Anna Boiko-Weyrauch explains.


Anna Boiko-Weyrauch: In the capital city of Accra, a pile of confiscated guns sits on the table in front of Police Superintendent Aboagye Nyarko.

Aboagye Nyarko: This is called the magazine.

He shows me how to load one of them — a sleek, black pistol, made right here in Ghana.

Nyarko: The bullet enters the barrel and then it’s ready for action.

It’s a copy of a Makarov, a Russian-made pistol. The replica is so good that even the police chief had a hard time telling it apart from a real Makarov. But, other handmade pistols aren’t so nice. Nyarko holds up one that looks like a toy gun. The barrel is made from car parts, like a steering rod.

Nyarko: Yes, parts of the car like steering rod, that’s what they use when making it.

The police chief estimates there are about 75,000 homemade firearms floating around Ghana. And he says they contributed to a recent rise in armed violence.

Nyarko: People want to get rich overnight, they don’t want to work. So they feel that is the easiest way of making money.

Drug dealers and thieves like handmade guns because they can get them under the table and don’t have to register them with the government. But, handcrafted guns didn’t used to be such a problem. Blacksmiths in Ghana have been making them for centuries, mostly for hunting and protecting farmland. When the British came in, they outlawed gun-making — but the demand continued.

Philip Nsiah: Today you are in a proper blacksmith’s shop.
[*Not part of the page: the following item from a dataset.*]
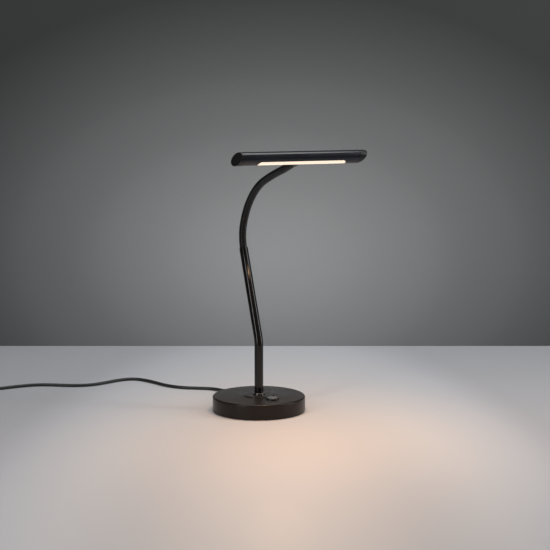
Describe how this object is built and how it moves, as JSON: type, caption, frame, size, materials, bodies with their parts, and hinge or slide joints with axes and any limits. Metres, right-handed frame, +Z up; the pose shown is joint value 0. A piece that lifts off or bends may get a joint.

Blacksmith Philip Nsiah lives five hours north of the capital. He shows me around his workshop where he used this furnace to make single barrel shotguns for decades.

Philip Nsiah: If you put metal in this fire, then it makes it red. When the metal is red, then it becomes soft.

Nsiah says local guns are cheaper than imported ones, so they’re popular with farmers. He used to sell each shotgun for about $100. Those cheap pistols I saw earlier can go for as little as $4.

Nsiah trained for years to learn his craft. But then he found out how much harm these guns cause. Nowadays, he helps lead the local blacksmiths’ association, encouraging others to stop making illegal guns.

Nsiah: I can do any type of gun. If they allow me, I can do it. But since, I know the dangers involved that is why I don’t go in.

When the crime rate got bad, the police started rounding up blacksmiths. Many stopped making guns, because they didn’t want to be arrested and lose their legitimate business. The crackdown helped. But it pushed the industry underground.

Now, Police Superintendent Aboagye Nyarko says they’re encouraging blacksmiths to produce something else, like tools to prune cocoa trees and handcuffs for the police.

Blacksmith Philip Nsiah shows me some handcuffs he made seven years ago.

Nsiah: But you see, it’s still there rusting. Nobody is buying it.

But he’s been able to make a living without making illegal guns. He repairs authorized weapons, used by security personnel, he works on cars. And he’s made a tool-shed full of other products — garden shears, hunting traps and gong-gongs, or cowbells for making music and calling community meetings.

Nsiah says the government hasn’t been effective at promoting these types of alternative products. And without that backing, illegal handmade guns will continue to be the product of choice for many blacksmiths.

In Kumasi, Ghana, I’m Anna Boiko-Weyrauch for Marketplace.